╭─ Dataset content

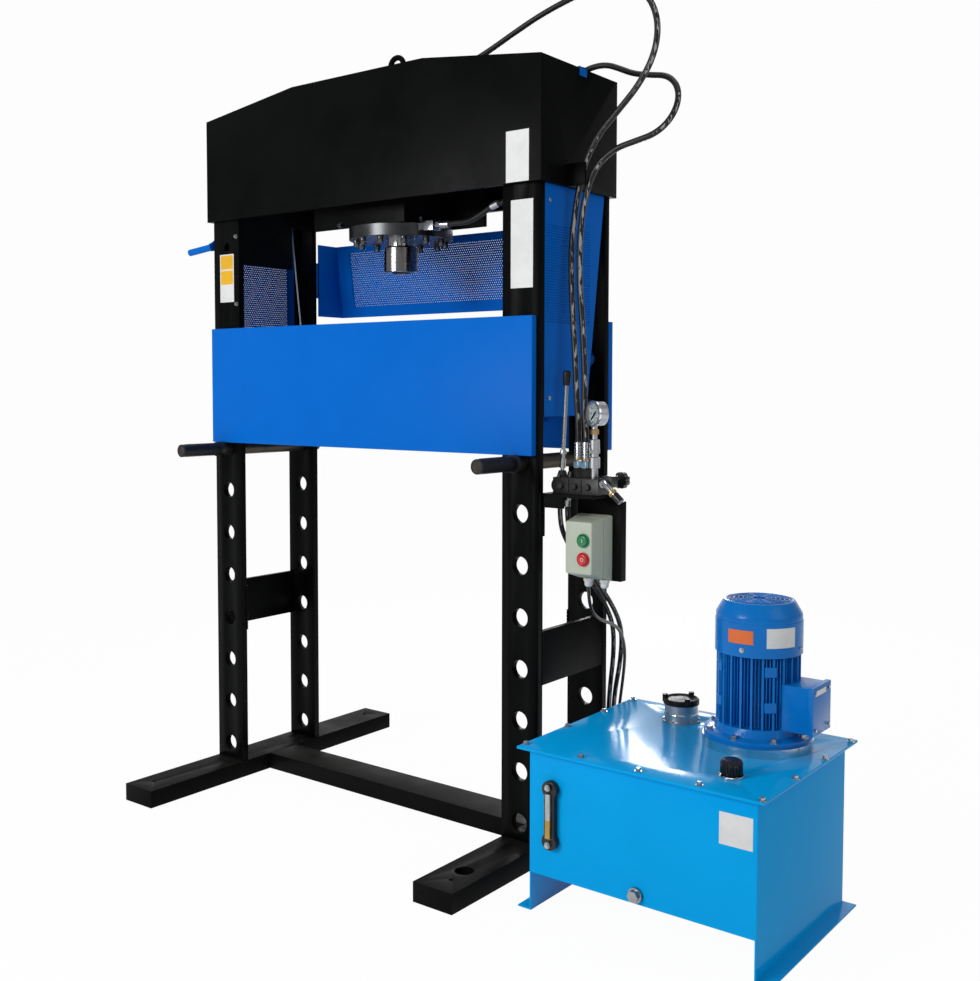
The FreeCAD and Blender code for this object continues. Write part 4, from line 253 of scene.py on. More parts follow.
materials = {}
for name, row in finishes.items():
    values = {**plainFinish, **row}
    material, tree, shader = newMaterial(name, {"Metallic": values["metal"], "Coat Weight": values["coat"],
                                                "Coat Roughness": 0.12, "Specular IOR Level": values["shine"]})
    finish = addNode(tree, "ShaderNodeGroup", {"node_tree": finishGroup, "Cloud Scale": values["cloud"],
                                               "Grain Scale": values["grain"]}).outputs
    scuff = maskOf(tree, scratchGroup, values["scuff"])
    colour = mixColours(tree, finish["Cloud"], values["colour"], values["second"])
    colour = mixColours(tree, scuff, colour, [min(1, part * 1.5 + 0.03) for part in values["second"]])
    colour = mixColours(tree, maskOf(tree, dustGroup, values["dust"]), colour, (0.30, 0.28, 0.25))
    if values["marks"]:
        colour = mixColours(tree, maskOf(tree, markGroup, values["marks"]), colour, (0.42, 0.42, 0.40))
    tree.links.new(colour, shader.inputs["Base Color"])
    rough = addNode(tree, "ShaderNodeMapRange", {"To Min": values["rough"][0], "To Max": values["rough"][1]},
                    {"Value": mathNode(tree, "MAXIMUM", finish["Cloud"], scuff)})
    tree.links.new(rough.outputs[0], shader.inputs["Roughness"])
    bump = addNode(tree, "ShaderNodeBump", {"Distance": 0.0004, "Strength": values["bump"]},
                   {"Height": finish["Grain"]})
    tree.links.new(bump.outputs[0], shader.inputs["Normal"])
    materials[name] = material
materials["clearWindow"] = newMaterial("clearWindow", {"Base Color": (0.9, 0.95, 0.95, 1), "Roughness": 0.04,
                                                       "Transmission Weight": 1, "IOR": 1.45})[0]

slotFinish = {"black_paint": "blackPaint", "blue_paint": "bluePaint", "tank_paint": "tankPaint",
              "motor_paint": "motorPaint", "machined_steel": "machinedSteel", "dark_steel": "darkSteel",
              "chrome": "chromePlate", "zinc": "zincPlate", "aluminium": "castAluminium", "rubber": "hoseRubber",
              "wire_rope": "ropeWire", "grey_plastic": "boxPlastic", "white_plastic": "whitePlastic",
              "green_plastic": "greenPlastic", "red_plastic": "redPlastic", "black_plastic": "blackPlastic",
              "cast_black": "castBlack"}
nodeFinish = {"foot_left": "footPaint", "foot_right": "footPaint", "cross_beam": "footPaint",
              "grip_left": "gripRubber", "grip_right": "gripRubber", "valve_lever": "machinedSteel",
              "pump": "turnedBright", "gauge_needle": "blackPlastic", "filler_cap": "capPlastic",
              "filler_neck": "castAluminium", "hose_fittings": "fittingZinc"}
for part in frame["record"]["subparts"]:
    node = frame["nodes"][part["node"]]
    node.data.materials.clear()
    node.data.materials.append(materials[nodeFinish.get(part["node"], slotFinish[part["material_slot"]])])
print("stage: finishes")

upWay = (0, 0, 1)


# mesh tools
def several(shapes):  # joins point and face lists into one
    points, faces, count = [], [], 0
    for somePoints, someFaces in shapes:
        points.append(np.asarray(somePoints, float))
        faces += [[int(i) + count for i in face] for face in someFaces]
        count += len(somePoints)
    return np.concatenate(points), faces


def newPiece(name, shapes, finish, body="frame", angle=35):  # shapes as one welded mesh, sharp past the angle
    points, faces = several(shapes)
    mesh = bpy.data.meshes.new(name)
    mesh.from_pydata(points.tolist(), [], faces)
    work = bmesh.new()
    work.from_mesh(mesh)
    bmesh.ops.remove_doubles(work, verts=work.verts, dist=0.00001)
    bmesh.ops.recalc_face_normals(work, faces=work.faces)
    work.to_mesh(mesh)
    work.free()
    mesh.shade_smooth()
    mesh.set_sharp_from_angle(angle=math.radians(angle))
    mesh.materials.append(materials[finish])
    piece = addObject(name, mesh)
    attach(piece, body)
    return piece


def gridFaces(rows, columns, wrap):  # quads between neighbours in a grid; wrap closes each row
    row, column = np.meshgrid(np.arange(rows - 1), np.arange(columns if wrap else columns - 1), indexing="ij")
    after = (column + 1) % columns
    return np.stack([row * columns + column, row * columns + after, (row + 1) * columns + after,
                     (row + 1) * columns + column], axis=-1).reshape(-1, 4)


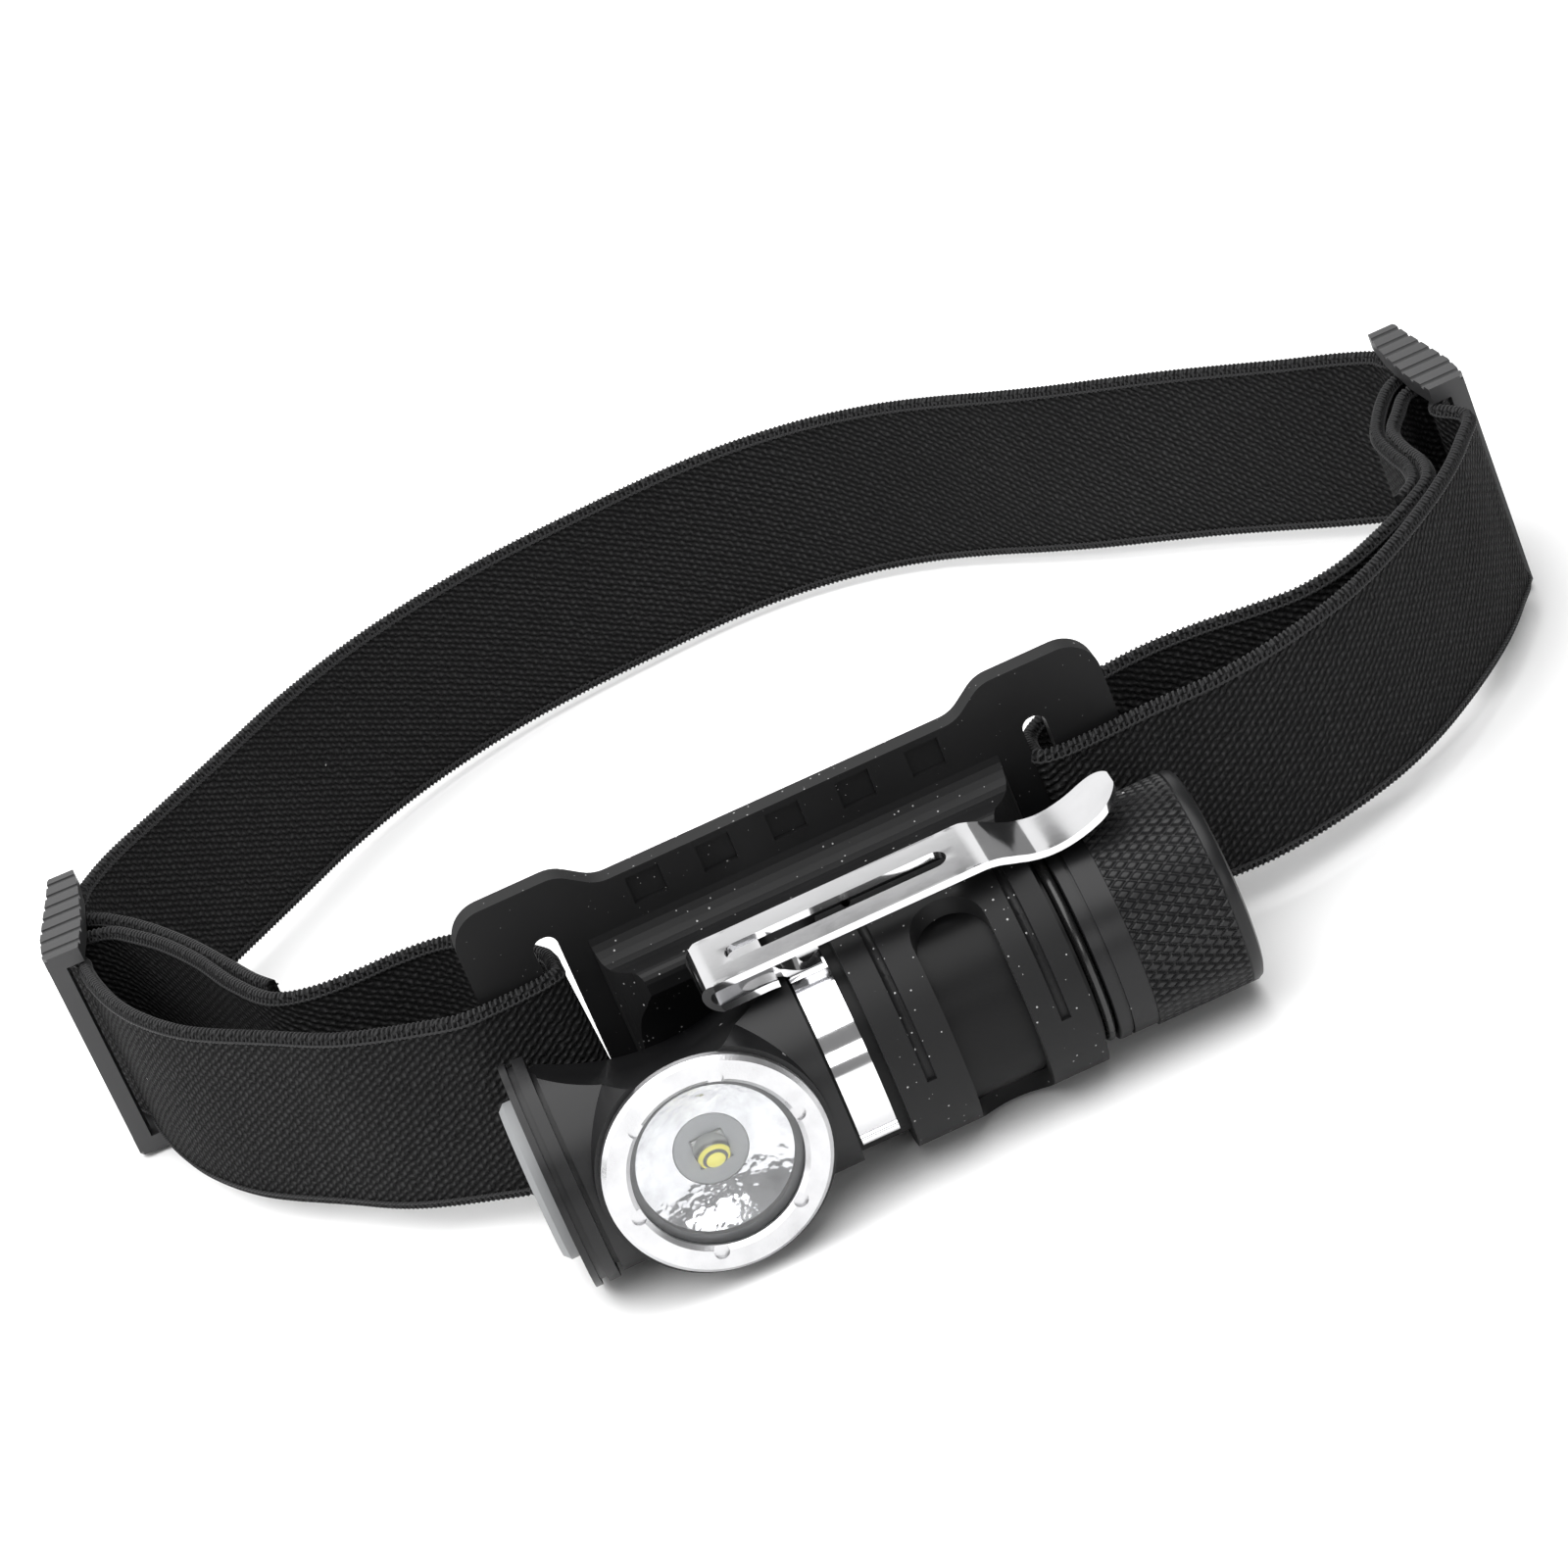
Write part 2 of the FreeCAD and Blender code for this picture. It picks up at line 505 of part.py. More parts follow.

╰─

- _What to produce_
Your task is to print all of the records exactly.

- _Answer in full_
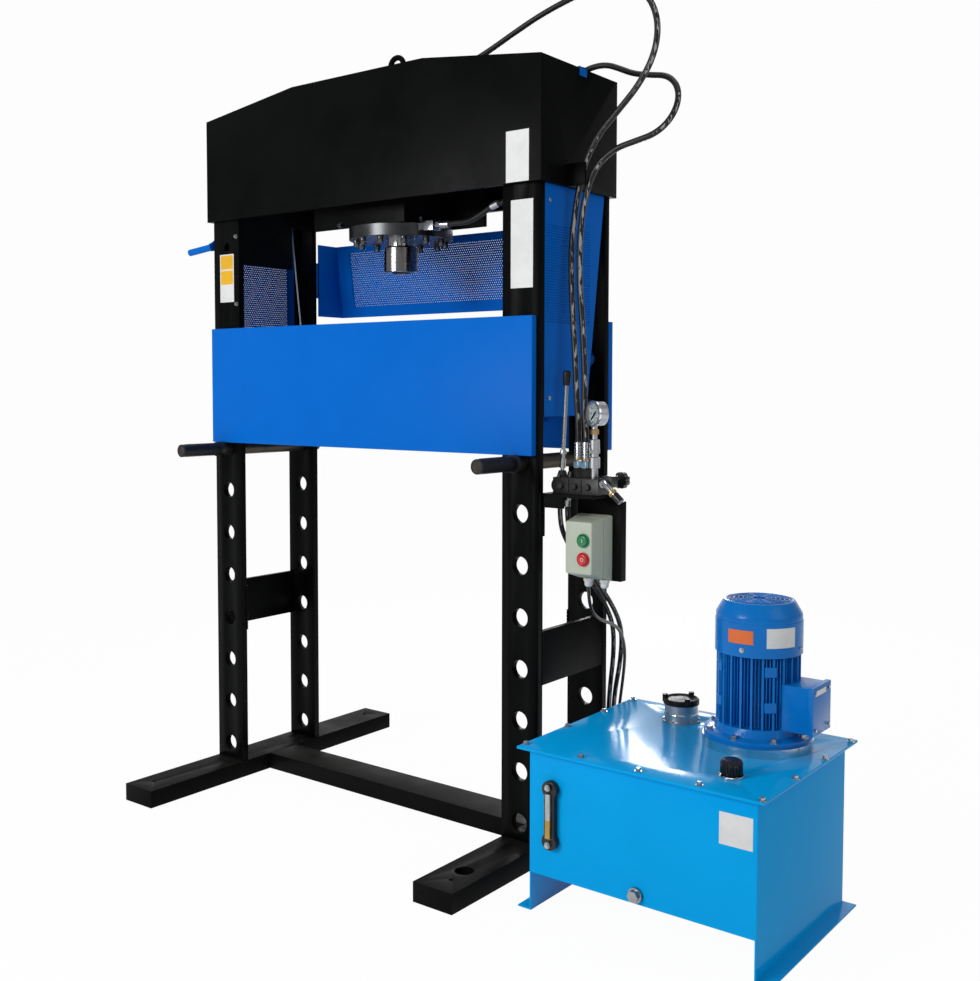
The FreeCAD and Blender code for this object continues. Write part 4, from line 253 of scene.py on. More parts follow.
materials = {}
for name, row in finishes.items():
    values = {**plainFinish, **row}
    material, tree, shader = newMaterial(name, {"Metallic": values["metal"], "Coat Weight": values["coat"],
                                                "Coat Roughness": 0.12, "Specular IOR Level": values["shine"]})
    finish = addNode(tree, "ShaderNodeGroup", {"node_tree": finishGroup, "Cloud Scale": values["cloud"],
                                               "Grain Scale": values["grain"]}).outputs
    scuff = maskOf(tree, scratchGroup, values["scuff"])
    colour = mixColours(tree, finish["Cloud"], values["colour"], values["second"])
    colour = mixColours(tree, scuff, colour, [min(1, part * 1.5 + 0.03) for part in values["second"]])
    colour = mixColours(tree, maskOf(tree, dustGroup, values["dust"]), colour, (0.30, 0.28, 0.25))
    if values["marks"]:
        colour = mixColours(tree, maskOf(tree, markGroup, values["marks"]), colour, (0.42, 0.42, 0.40))
    tree.links.new(colour, shader.inputs["Base Color"])
    rough = addNode(tree, "ShaderNodeMapRange", {"To Min": values["rough"][0], "To Max": values["rough"][1]},
                    {"Value": mathNode(tree, "MAXIMUM", finish["Cloud"], scuff)})
    tree.links.new(rough.outputs[0], shader.inputs["Roughness"])
    bump = addNode(tree, "ShaderNodeBump", {"Distance": 0.0004, "Strength": values["bump"]},
                   {"Height": finish["Grain"]})
    tree.links.new(bump.outputs[0], shader.inputs["Normal"])
    materials[name] = material
materials["clearWindow"] = newMaterial("clearWindow", {"Base Color": (0.9, 0.95, 0.95, 1), "Roughness": 0.04,
                                                       "Transmission Weight": 1, "IOR": 1.45})[0]

slotFinish = {"black_paint": "blackPaint", "blue_paint": "bluePaint", "tank_paint": "tankPaint",
              "motor_paint": "motorPaint", "machined_steel": "machinedSteel", "dark_steel": "darkSteel",
              "chrome": "chromePlate", "zinc": "zincPlate", "aluminium": "castAluminium", "rubber": "hoseRubber",
              "wire_rope": "ropeWire", "grey_plastic": "boxPlastic", "white_plastic": "whitePlastic",
              "green_plastic": "greenPlastic", "red_plastic": "redPlastic", "black_plastic": "blackPlastic",
              "cast_black": "castBlack"}
nodeFinish = {"foot_left": "footPaint", "foot_right": "footPaint", "cross_beam": "footPaint",
              "grip_left": "gripRubber", "grip_right": "gripRubber", "valve_lever": "machinedSteel",
              "pump": "turnedBright", "gauge_needle": "blackPlastic", "filler_cap": "capPlastic",
              "filler_neck": "castAluminium", "hose_fittings": "fittingZinc"}
for part in frame["record"]["subparts"]:
    node = frame["nodes"][part["node"]]
    node.data.materials.clear()
    node.data.materials.append(materials[nodeFinish.get(part["node"], slotFinish[part["material_slot"]])])
print("stage: finishes")

upWay = (0, 0, 1)


# mesh tools
def several(shapes):  # joins point and face lists into one
    points, faces, count = [], [], 0
    for somePoints, someFaces in shapes:
        points.append(np.asarray(somePoints, float))
        faces += [[int(i) + count for i in face] for face in someFaces]
        count += len(somePoints)
    return np.concatenate(points), faces


def newPiece(name, shapes, finish, body="frame", angle=35):  # shapes as one welded mesh, sharp past the angle
    points, faces = several(shapes)
    mesh = bpy.data.meshes.new(name)
    mesh.from_pydata(points.tolist(), [], faces)
    work = bmesh.new()
    work.from_mesh(mesh)
    bmesh.ops.remove_doubles(work, verts=work.verts, dist=0.00001)
    bmesh.ops.recalc_face_normals(work, faces=work.faces)
    work.to_mesh(mesh)
    work.free()
    mesh.shade_smooth()
    mesh.set_sharp_from_angle(angle=math.radians(angle))
    mesh.materials.append(materials[finish])
    piece = addObject(name, mesh)
    attach(piece, body)
    return piece


def gridFaces(rows, columns, wrap):  # quads between neighbours in a grid; wrap closes each row
    row, column = np.meshgrid(np.arange(rows - 1), np.arange(columns if wrap else columns - 1), indexing="ij")
    after = (column + 1) % columns
    return np.stack([row * columns + column, row * columns + after, (row + 1) * columns + after,
                     (row + 1) * columns + column], axis=-1).reshape(-1, 4)


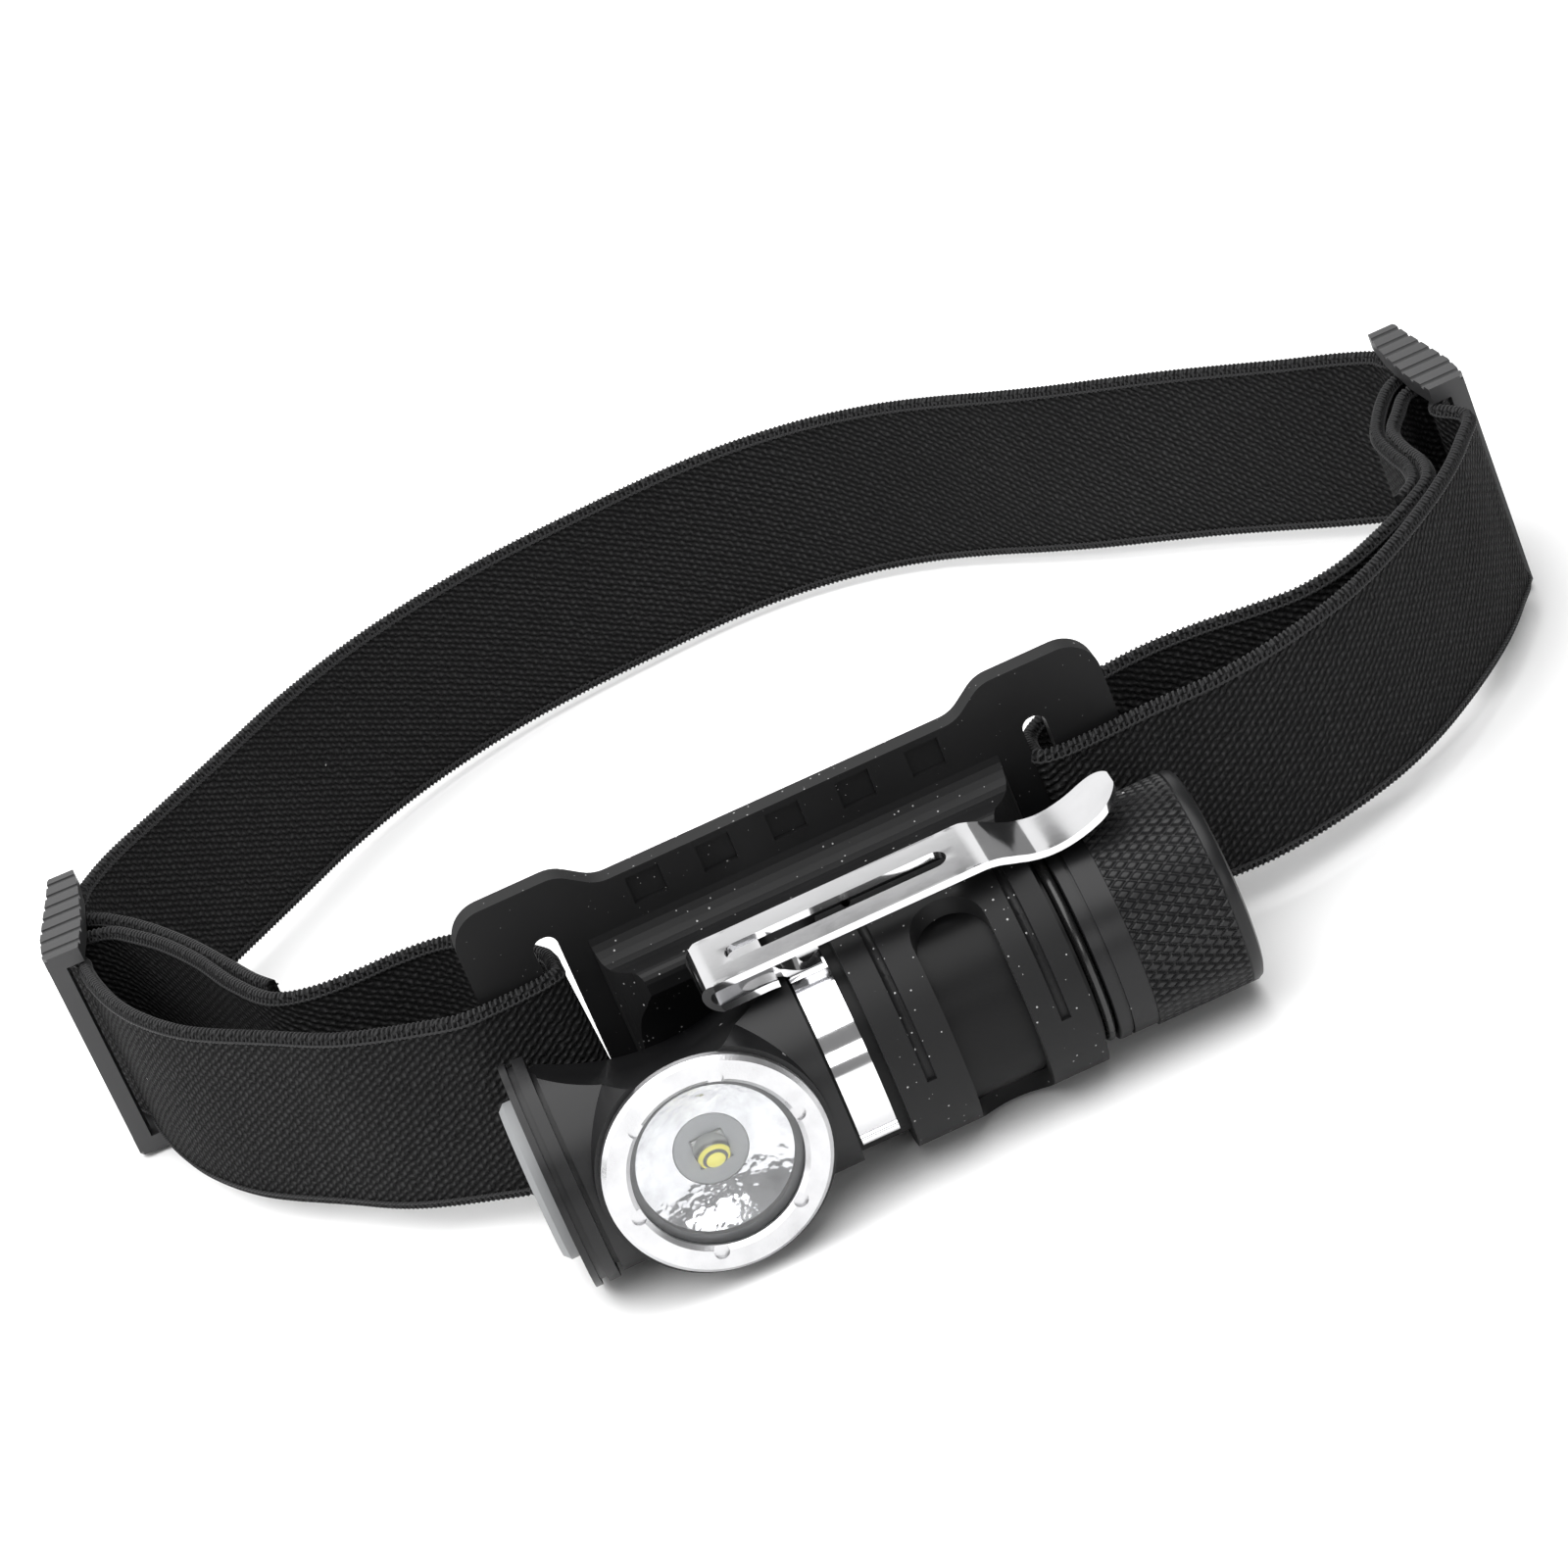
Write part 2 of the FreeCAD and Blender code for this picture. It picks up at line 505 of part.py. More parts follow.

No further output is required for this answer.